Pack your Rihanna costumes, stacks of money, and the year 2005, we're going to a cheeseball hotel bar in Abu Dhabi, Ladies!!

Pack your Rihanna costumes, stacks of money, and the year 2005, we're going to a cheeseball hotel bar in Abu Dhabi, Ladies!!

Sex & The City 2: The Re-Sexening

Just when you got the "poo-keepsie in her pants" pun out of your head, the new trailer for Sex & The City 2: The Re-Sexening is out. This time, the schlocky ladyism is so thick you can cut it with a knife—then stab it over and over again until all the gross displays of uber-wealth, "naughty" cocktail consumption, and cliches have bled out and it stops moving.

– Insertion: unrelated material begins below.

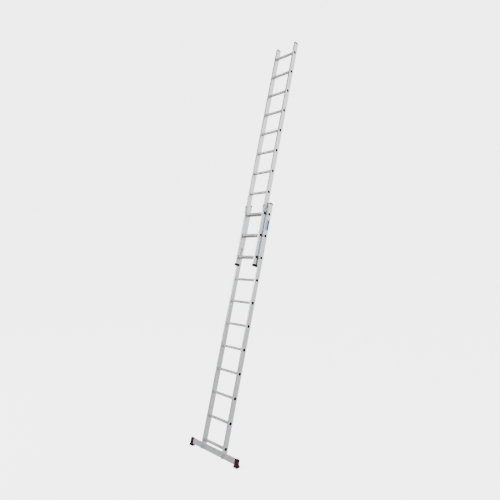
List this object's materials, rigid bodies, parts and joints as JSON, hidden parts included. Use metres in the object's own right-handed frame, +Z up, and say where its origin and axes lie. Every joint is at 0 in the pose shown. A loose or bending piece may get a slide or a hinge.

But at least in this sun-bleached, bedazzled sequel, we finally get to find out what happens after you say, "I do": You and your three best gal-pals pack your most glamorous Rihanna costumes, several hundred stacks of cash, and the year 2005, and jet off to Abu Dhabi to hang out in hotel bars and cheesy mega-clubs that, frankly, could be anywhere. Oh, and maybe your ex-boyfriend is there too so you can contemplate cheating and therefore give the plot some kind of conflict. Woo! Marriage is, like, so hard, y'all!  

So basically this is like Couples Retreat, but without the husbands and with a much bigger caftan budget. I wonder if the gals will play Guitar Hero.